The Partnership was invested in two local operating partnerships: (i) the Columbia Westmont Associates, L.P. (“Columbia”), which owned The Westmont, a residential apartment property located in New York, New York (the “Westmont Property”) and (ii) the Carrollton X Associates Limited Partnership (“Carrollton”), which owns Fieldpointe Apartments, a residential apartment property located in Frederick, Maryland (the “Fieldpointe Property”). On July 13, 2006, Columbia completed the sale of the Westmont Property for a purchase price of $87,750,000. Columbia distributed net sales proceeds to the Partnership totaling approximately $45,216,246, and the Partnership made a distribution to the holders of the units of limited partnership interest of the Partnership in the amount of approximately $42.10 per unit in August 2006 and December 2006.
The title of the class of equity securities to which this Solicitation/Recommendation Statement on Schedule 14D-9 (this “Statement”) relates is the units of limited partnership interest of the Partnership (the “Units”). As set forth in the Partnership’s Annual Report on Form 10-K for the year ended December 31, 2009 filed with the Securities Exchange Commission (“SEC”) on March 30, 2010 there were 984,369 Units issued and outstanding as of December 31, 2009.
ITEM 2. | IDENTITY AND BACKGROUND OF FILING PERSON. |
The Partnership is the filing person. The name, business address and business telephone number of the Partnership are set forth in Item 1 above.
This Statement relates to the Tender Offer Statement on Schedule TO (the “Schedule TO”) filed with the SEC on June 23, 2010, by MacKenzie Patterson Special Fund 5, LLC; MPF Dewaay Fund 8, LLC; Real Estate Securities Fund 1983, LP; MPF Badger Acquisition Co., LLC; MPF Flagship Fund 13, LLC; MPF Senior Note Program II, LP; MPF Blue Ridge Fund I, LLC; MPF Income Fund 24, LLC; MPF Flagship Fund 14, LLC; and SCM Special Fund 2, LP (collectively, the “Purchasers”). This Statement is being filed in response to the offer by the Purchasers to purchase any and all Units at an offer price of $5.00 per Unit in cash, less the amount of any distributions declared or made with respect to the Units between June 23, 2010 (the “Offer Date”) and July 30, 2010, or such other date to which the Offer m ay be extended, upon the terms and conditions set forth in the Offer to Purchase, dated June 23, 2010 (the “Offer to Purchase”), and in the related Letter of Transmittal (collectively, the “Offer Documents”), which, as amended and supplemented from time to time, together constitute the tender offer (the “Offer”). The Offer will expire, unless extended, on July 30, 2010, at 11:59 P.M., Pacific Time.

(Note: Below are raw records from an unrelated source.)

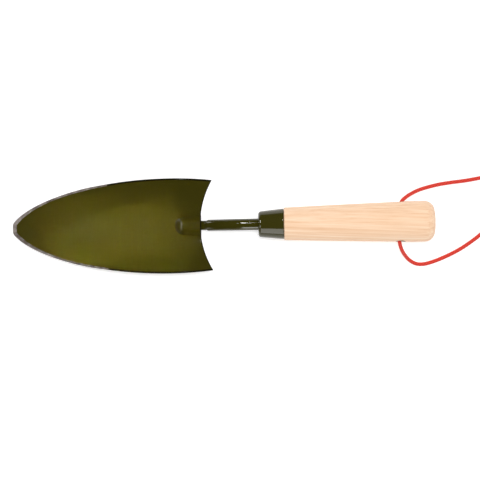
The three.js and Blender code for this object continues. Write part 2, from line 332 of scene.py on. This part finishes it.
def line_frames(line):
    """Side and up at each point of a line, turning as little as possible along it."""
    tangents = np.gradient(line, axis=0)
    tangents /= np.linalg.norm(tangents, axis=1)[:, None]
    start = np.array([0, 0, 1.0])
    if abs(tangents[0][2]) > 0.9:
        start = np.array([0, 1.0, 0])
    ups = []
    up = start
    for tangent in tangents:
        up = up - tangent * np.dot(up, tangent)
        up = up / np.linalg.norm(up)
        ups.append(up)
    ups = np.array(ups)
    return np.cross(ups, tangents), ups


def tube_points(line, radii, angles):
    """Points of a tube about a line, from radii that depend on the point and on the angle."""
    sideways, ups = line_frames(line)
    around = (
        np.cos(angles)[None, :, None] * sideways[:, None, :]
        + np.sin(angles)[None, :, None] * ups[:, None, :]
    )
    return (line[:, None, :] + around * radii[..., None]).reshape(-1, 3)


def ring_faces(rings, sides, cap_start=True, cap_end=True):
    faces = []
    for i in range(rings - 1):
        for j in range(sides):
            k = (j + 1) % sides
            faces.append((i * sides + j, i * sides + k, (i + 1) * sides + k, (i + 1) * sides + j))
    if cap_start:
        faces.append(tuple(reversed(range(sides))))
    if cap_end:
        faces.append(tuple(range((rings - 1) * sides, rings * sides)))
    return faces


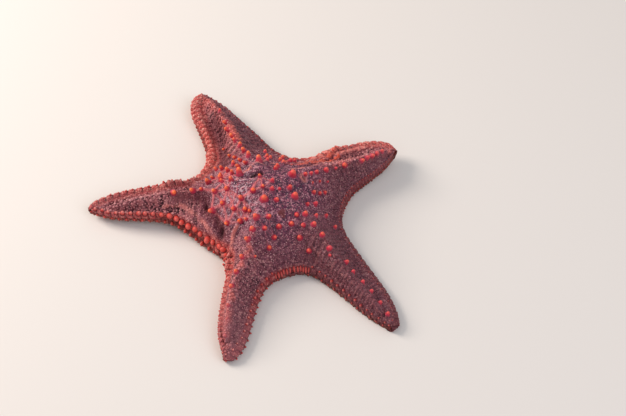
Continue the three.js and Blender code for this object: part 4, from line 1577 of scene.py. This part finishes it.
@dataclass
class Furrows:
    """What lines the grooves and the mouth: combs of thin spines, tube feet and the jaws' stout spines."""

    skin: Skin
    pitch: float = 1.7  # from one spine or foot to the next
    radius: float = 0.45
    foot_radius: float = 0.6
    foot_clear: float = 0.7
    jaw_at: float = 6.2
    jaw_reach: float = 3.6  # how far inward the jaws' spines reach
    jaw_radius: float = 0.75
    jaw_turns: tuple[float, ...] = (-9.0, 0.0, 9.0)  # where the three of a jaw stand, in degrees
    sides: int = 7

    def build(self, comb: Finish, feet: Finish) -> list[Piece]:
        """Makes the combs, the feet and the mouth's spines.

        Args:
            comb: Finish of the spines.
            feet: Finish of the feet.

        Returns:
            One piece each.
        """
        star, plan = self.skin.star, self.skin.star.plan
        s = np.arange(self.jaw_at + 2, plan.reach - 7, self.pitch)
        wide = plan.groove_width(s)
        combs, toes, jaws = ([], []), ([], []), ([], [])
        for arm, side in HALVES:
            combs[0].append(star.place(arm, s, side * wide, s * 0 + 0.7))
            combs[1].append(star.place(arm, s, side * wide * 0.15, s * 0 + 0.45))
            at = s + (0.25 + 0.25 * side) * self.pitch
            toes[0].append(star.place(arm, at, side * wide * 0.42, plan.groove_height(at) * 0.8))
            toes[1].append(star.place(arm, at, side * wide * 0.36, at * 0 + self.foot_clear))
        reaches = (self.jaw_at, self.jaw_at - self.jaw_reach)
        for arm in range(ARM_COUNT):
            for turn in self.jaw_turns:
                azimuth = HALF_SECTOR + math.radians(turn)
                for ends, reach, height in zip(jaws, reaches, (0.9, 0.8)):
                    place = [np.array([reach * f(azimuth)]) for f in (math.cos, math.sin)]
                    ends.append(star.place(arm, *place, np.array([height])))
        thin = np.tile(self.radius * lerp(1.0, 0.6, plan.along(s)), len(HALVES))
        soft = np.tile(self.foot_radius * wide / wide.max(), len(HALVES))
        stout = np.full(len(jaws[0]), self.jaw_radius)
        return [
            self._row("furrow_spines", SPINE_PROFILE, combs, thin, comb, 61),
            self._row("tube_feet", FOOT_PROFILE, toes, soft, feet, 62),
            self._row("mouth_spines", SPINE_PROFILE, jaws, stout, comb, 63),
        ]

    def _row(self, name: str, profile: tuple[Pair, ...], ends: tuple[list, list],
             radius: Array, finish: Finish, seed: int) -> Piece:
        """Makes one piece whose copies reach from their roots to their ends.

        Args:
            name: Name of the piece.
            profile: Half section of a copy.
            ends: Points of the roots, and of the ends.
            radius: Radius of each copy.
            finish: The finish.
            seed: Which small differences they have.

        Returns:
            The piece.
        """
        starts, stops = (np.concatenate(points) for points in ends)
        places = self.skin.settle(starts)
        places.points, places.normals = starts, unit(stops - starts)
        places.fields["warmth"] = np.full(len(starts), 0.4)
        height = np.linalg.norm(stops - starts, axis=1)
        coat = Coat(name, Stamp.turned(profile, self.sides), places, radius, height, seed, lean=0.05)
        return coat.build(self.skin.unwrap, finish)


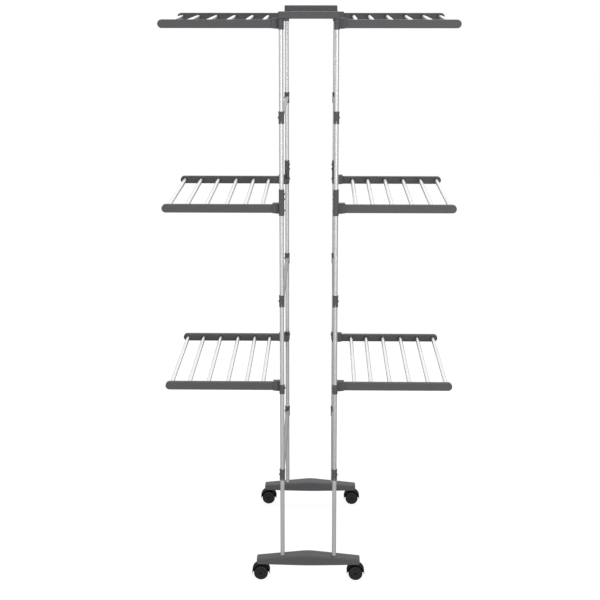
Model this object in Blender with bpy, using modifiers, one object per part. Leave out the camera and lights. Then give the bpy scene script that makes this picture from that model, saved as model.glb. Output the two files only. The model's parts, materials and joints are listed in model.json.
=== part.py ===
# Rolling clothes drying rack: two post frames on castors that carry six folding wings in three tiers.
# Metres. X runs across the wings, Y from the front frame to the rear frame, Z up from the floor.
# The rack stands on its origin, and it mirrors left to right and front to rear.

import math

import bmesh
import bpy
from mathutils import Matrix, Vector

# Driving dimensions

# The whole rack
RACK_HEIGHT = 1.710
POST_OUT = 0.0785          # post axis from the middle of the rack, along X
POST_BACK = 0.300          # post axis from the middle of the rack, along Y
SEAT_GAP = 0.0003          # clearance between pieces that touch
RUN_GAP = 0.0004           # clearance beside a piece that turns
OVERRUN = 0.002            # how far a cut runs past the face it opens
WELD = 0.00001             # merge distance for the seams of one piece

# Steel tube of the posts and the stretchers
TUBE_DIAMETER = 0.0127
TUBE_WALL = 0.0008
TUBE_SIDES = 12

# Moulded sleeves on the posts
SLEEVE_WALL = 0.00165      # round the tube
SLEEVE_BELOW = 0.0098      # coupler and low sleeve below their wing pivots
COUPLER_ABOVE = 0.0669     # coupler above its wing pivot
COUPLER_STOP = 0.002       # wall inside the coupler that the two post tubes meet
LOW_SLEEVE_ABOVE = 0.019

# Wing tiers, as heights of the rails' centre lines
TOP_RAIL_DROP = 0.0352     # below the top of the rack
MIDDLE_RAIL = 1.146
LOW_RAIL = 0.6075

# Wing rails
WING_REACH = 0.429         # rail tip from the middle of the rack
RAIL_HEIGHT = 0.024
RAIL_DEPTH = 0.015
RAIL_INSET = 0.028         # rail centre inboard of the post axis
RAIL_EDGE = 0.0015         # chamfer round the rail's outer face
RAIL_HEEL = 0.0077         # rail behind its pivot
TIP_STEPS = 6
HEEL_STEPS = 2
PIVOT_OUT = 0.0075         # wing pivot outboard of the sleeve's face
PIVOT_DROP = 0.006         # wing pivot below the rail's centre line

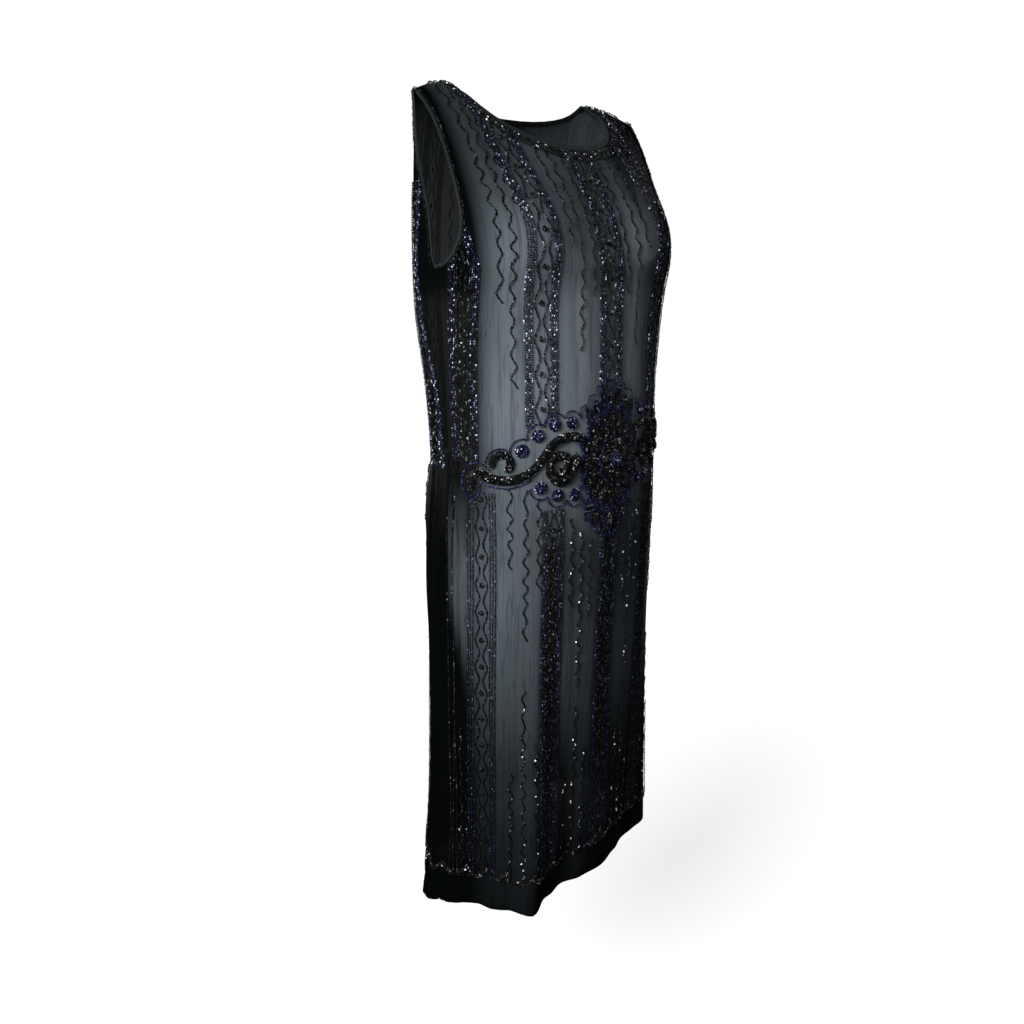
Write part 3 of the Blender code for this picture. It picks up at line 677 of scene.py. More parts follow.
frontPanel = buildPanel("frontPanel", "front", chiffonMaterial)
backPanel = buildPanel("backPanel", "back", chiffonMaterial)
report("chiffon panels")

# The bindings are the same silk, folded four layers thick, so they are dark, with slubs 2.4 mm apart.
bindingLook = {"slubs": 420.0, "relief": 0.0005, "dark": "#0a0e0f", "light": "#161c1e"}
bindingMaterial, tree, shader = newMaterial("folded silk chiffon binding")
place = addNode(tree, "ShaderNodeTexCoord")
slub = addNode(tree, "ShaderNodeTexNoise", None,
               {"Vector": place.outputs["Object"], "Scale": bindingLook["slubs"], "Detail": 2.0})
colour = addNode(tree, "ShaderNodeMix", {"data_type": "RGBA"},
                 {"Factor": slub, "A": linear(bindingLook["dark"]), "B": linear(bindingLook["light"])})
bumpNode = addNode(tree, "ShaderNodeBump", None,
                   {"Height": slub, "Strength": 0.4, "Distance": bindingLook["relief"]})
setInputs(tree, shader, {"Base Color": colour, "Normal": bumpNode, "Roughness": 0.8,
                         "Specular IOR Level": 0.1})


def giveMaterial(prefixes, material):  # gives a material to the solids whose names start so
    for name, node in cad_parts.items():
        if name.startswith(prefixes):
            for materialSlot in node.material_slots:
                materialSlot.material = material


giveMaterial(("neck_binding", "armhole_binding"), bindingMaterial)


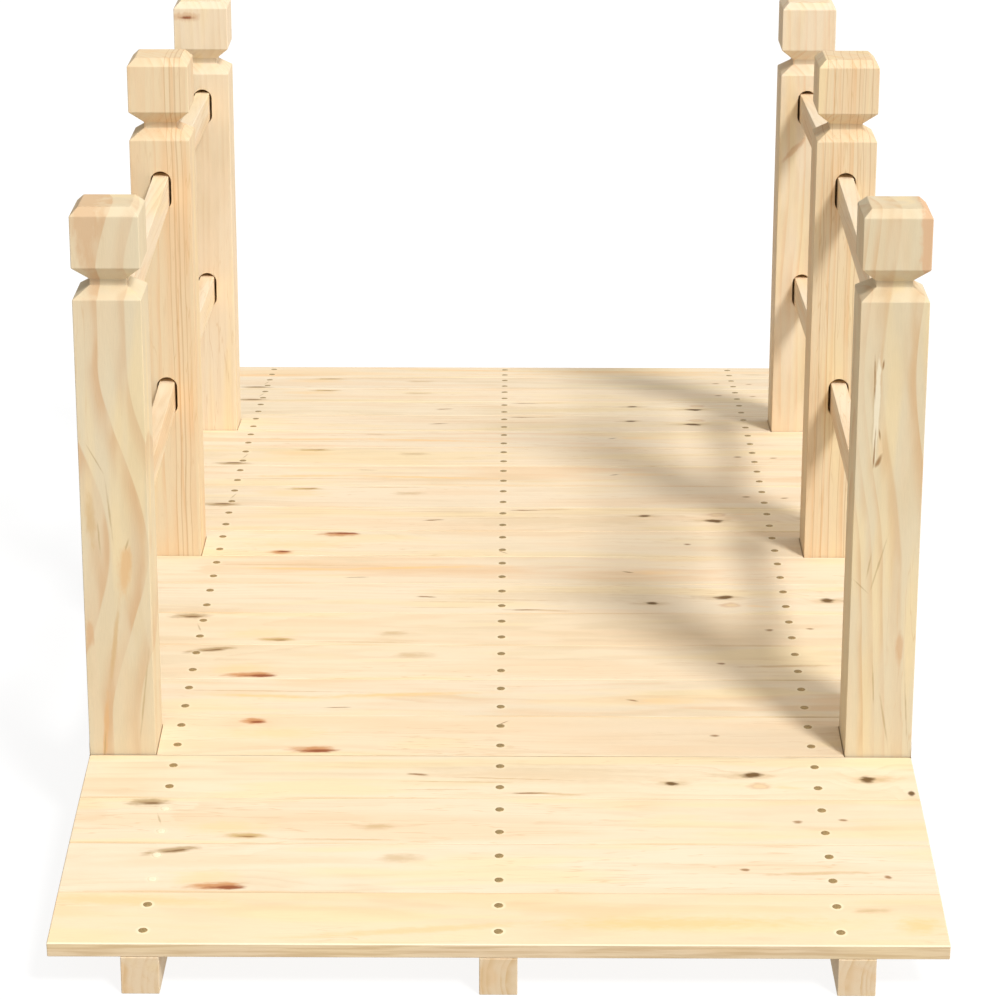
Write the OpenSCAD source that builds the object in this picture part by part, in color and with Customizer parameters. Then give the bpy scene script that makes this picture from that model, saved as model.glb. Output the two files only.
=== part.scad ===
// Garden footbridge: a low arched deck of cross boards on three stringers,
// with three square posts and two rails along each side.
// X runs across the deck, Y along the bridge and Z up from the ground.
// The origin is on the ground, under the middle of the bridge.
// Left is -X, right is +X, near is -Y and far is +Y.

/* [Bridge] */
// Length over the ends of the deck
bridge_l = 1500; // [1200:10:2400]
// Width of the deck, which is also the width over the posts
deck_w = 670; // [400:10:1200]
// Height of the middle of the deck above its ends
deck_rise = 50; // [20:1:150]
// Clearance left where one piece of wood rests on or lies against another
seat_gap = 0.2; // [0.1:0.05:0.5]

/* [Deck boards] */
// Number of deck boards
board_n = 21; // [20:1:30]
// Thickness of a deck board
board_t = 12; // [8:0.5:25]
// Gap between neighbouring deck boards
board_gap = 0.8; // [0.5:0.1:5]
// Bevel along the top edges of a deck board
board_bevel = 0.7; // [0.2:0.1:2]
// Gap between a post and the deck boards around it
notch_gap = 0.5; // [0.3:0.1:2]

/* [Stringers] */
// Thickness of a stringer
stringer_t = 28.5; // [20:0.5:45]
// Depth of a stringer at its ends
stringer_end_d = 30; // [25:1:60]
// Height of the arch under a stringer at mid span
arch_rise = 28; // [10:1:40]
// Length of the flat foot at each end of a stringer
foot_l = 110; // [60:5:250]

/* [Posts] */
// Width of a square post
post_w = 54; // [36:1:80]
// Height of an end post above the deck at its foot
end_post_reach = 455; // [400:1:800]
// Height of a middle post above the deck at its foot
middle_post_reach = 468; // [400:1:800]
// Number of deck boards in front of the near posts
near_post_joint = 4; // [2:1:5]
// Number of deck boards in front of the middle posts
middle_post_joint = 10; // [9:1:11]
// Number of deck boards in front of the far posts
far_post_joint = 16; // [15:1:17]

/* [Post caps] */
// Height of the straight part of a cap
cap_h = 41.5; // [20:0.5:60]
// Bevel around the top of a cap
cap_bevel = 6.5; // [2:0.5:12]
// Height of the slope under a cap
cap_base_h = 11.5; // [4:0.5:20]
// Width of the square neck under a cap
neck_w = 29; // [18:1:34]
// Height of the straight part of the neck
neck_h = 5; // [2:0.5:10]
// Height of the sloping shoulder under the neck
shoulder_h = 9; // [4:0.5:15]

/* [Rails] */
// Width of a rail
rail_w = 14; // [8:0.5:24]
// Depth of a rail, from its underside to its top
rail_d = 28; // [16:1:45]
// Gap between a rail and each side of its slot
slot_side_gap = 2.25; // [0.5:0.25:4]
// Depth of the blind slots in the end posts
slot_depth = 28; // [15:1:34]
// Gap between the end of a rail and the back of its slot
rail_end_gap = 2; // [1:0.5:5]
// Drop from the top of an end post to the middle of its upper slot
end_slot_drop = 107.5; // [90:0.5:140]
// Drop from the top of a middle post to the middle of its upper slot
middle_slot_drop = 120; // [90:0.5:140]
// Height from the middle of a lower slot to the middle of the slot above it
slot_spacing = 193; // [60:1:220]

/* [Hidden] */
$fn = 96;
// Many sides for the long shallow arcs of the stringers
arc_fn = 1440;
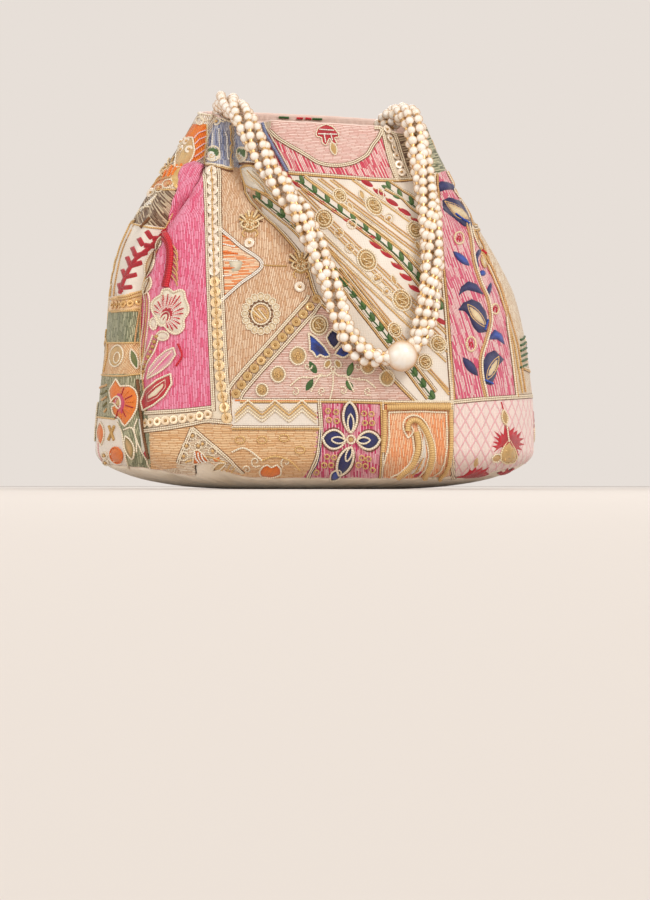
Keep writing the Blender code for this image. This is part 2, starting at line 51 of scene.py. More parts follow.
# camera
camera = {
    "place": (0.005, -1.5, 0.002),
    "lens": 120.0,
    "shiftUp": 35 / 900,
    "metresPerPixel": 0.0005,  # on the plane through the bag's middle
    "middleColumn": 315.0,
    "groundRow": 489.0,
}
cameraData = bpy.data.cameras.new("camera")
cameraData.lens = camera["lens"]
cameraData.shift_y = camera["shiftUp"]
cameraData.clip_start = 0.01
cameraObject = bpy.data.objects.new("camera", cameraData)
cameraObject.location = camera["place"]
cameraObject.rotation_euler = (math.pi / 2, 0, 0)
scene.collection.objects.link(cameraObject)
scene.camera = cameraObject


# shader and geometry graphs written as expressions
class Wire:  # one socket, with the operators that the graphs use
    def __init__(self, graph, socket):
        self.graph, self.socket = graph, socket

    def calc(self, operation, *values):
        node = self.graph.tree.nodes.new("ShaderNodeMath")
        node.operation = operation
        for i, value in enumerate((self,) + values):
            self.graph.plug(node.inputs[i], value)
        return Wire(self.graph, node.outputs[0])

    def __add__(self, other): return self.calc("ADD", other)
    def __radd__(self, other): return self.calc("ADD", other)
    def __mul__(self, other): return self.calc("MULTIPLY", other)
    def __rmul__(self, other): return self.calc("MULTIPLY", other)
    def __sub__(self, other): return self.calc("SUBTRACT", other)
    def __truediv__(self, other): return self.calc("DIVIDE", other)
    def __pow__(self, other): return self.calc("POWER", other)
    def __neg__(self): return self.calc("MULTIPLY", -1.0)

    def __rsub__(self, other):
        return (-self) + other

    def floor(self): return self.calc("FLOOR")
    def fract(self): return self.calc("FRACT")
    def sine(self): return self.calc("SINE")
    def size(self): return self.calc("ABSOLUTE")
    def least(self, other): return self.calc("MINIMUM", other)
    def most(self, other): return self.calc("MAXIMUM", other)

    def clamp(self):
        return self.calc("MINIMUM", 1.0).calc("MAXIMUM", 0.0)

    def ease(self, low, high):
        return self.graph.node("ShaderNodeMapRange", {"interpolation_type": "SMOOTHSTEP"},
                               {"Value": self, "From Min": low, "From Max": high}).out(0)


class Made:  # a node whose outputs are picked by name or number
    def __init__(self, graph, node):
        self.graph, self.node = graph, node

    def out(self, name=0):
        return Wire(self.graph, self.node.outputs[name])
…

According to the Schedule TO, the business address of the Purchasers is 1640 School Street, Moraga, California 94556, and their telephone number is (925) 631-9100.
ITEM 3. | PAST CONTRACTS, TRANSACTIONS, NEGOTIATIONS AND AGREEMENTS. |
The Partnership is a limited partnership and has no executive officers or directors. Mr. Richard Paul Richman beneficially owns 50% of the equity interest in WRRC and is president and a director of WRRC. Mr. Robert H. Wilder, Jr. beneficially owns the remaining 50% of the equity interest in WRRC and is executive vice president and a director of WRRC. WRRC owns 50% of the equity interest in WRC-87A and Real Estate Equity Partners Inc., the general partner of REEP, owns the remaining 50% of the equity interests of WRC-87A. Mr. Richman is executive vice president, secretary, treasurer and a director of WRC-87A.
An affiliate of WRRC is one of the general partners of Carrollton, which owns the Fieldpointe Property, and another affiliate of WRRC is the management agent of the Fieldpointe Property. Affiliates of WRRC are also limited partners of the Partnership and asset manager of the Partnership. Other than the foregoing, there are no material contracts, agreements, arrangements or understandings or any actual or potential conflicts of interest between the Partnership or its affiliates on the one hand and the Partnership, the General Partners (including the officers and directors of the General Partners) or any other affiliates of the Partnership on the other hand, except to the extent noted in (i) the Partnership’s Annual Report on Form 10-K (including the Financial Statements and notes thereto filed therewith) for th e year ended December 31, 2009 filed with the SEC on March 30, 2010, and incorporated herein by reference in its entirety as Exhibit (a)(5)(iii) to this Statement; (ii) the Partnership’s Quarterly Report on Form 10-Q (including the Financial Statements and notes thereto filed therewith) for the period ended March 31, 2010 filed with the SEC on May 13, 2010 and incorporated herein by reference in its entirety as Exhibit (a)(5)(iv) to this Statement.
West Putnam Housing Investors II LLC (“West Putnam II”), an affiliate of both WRRC and Columbia, owns 186,217 Units, representing approximately 18.9% of the outstanding Units. West Putnam Housing Investors LLC, the managing member of West Putnam II and an affiliate of WRRC, owns 47,211 Units, representing approximately 4.8% of the outstanding Units. West Putnam Housing Investors III LLC (“West Putnam III”), an affiliate of both WRRC and Columbia, owns 16,607 Units, representing 1.7% of the outstanding Units. West Putnam III’s managing member is West Putnam II.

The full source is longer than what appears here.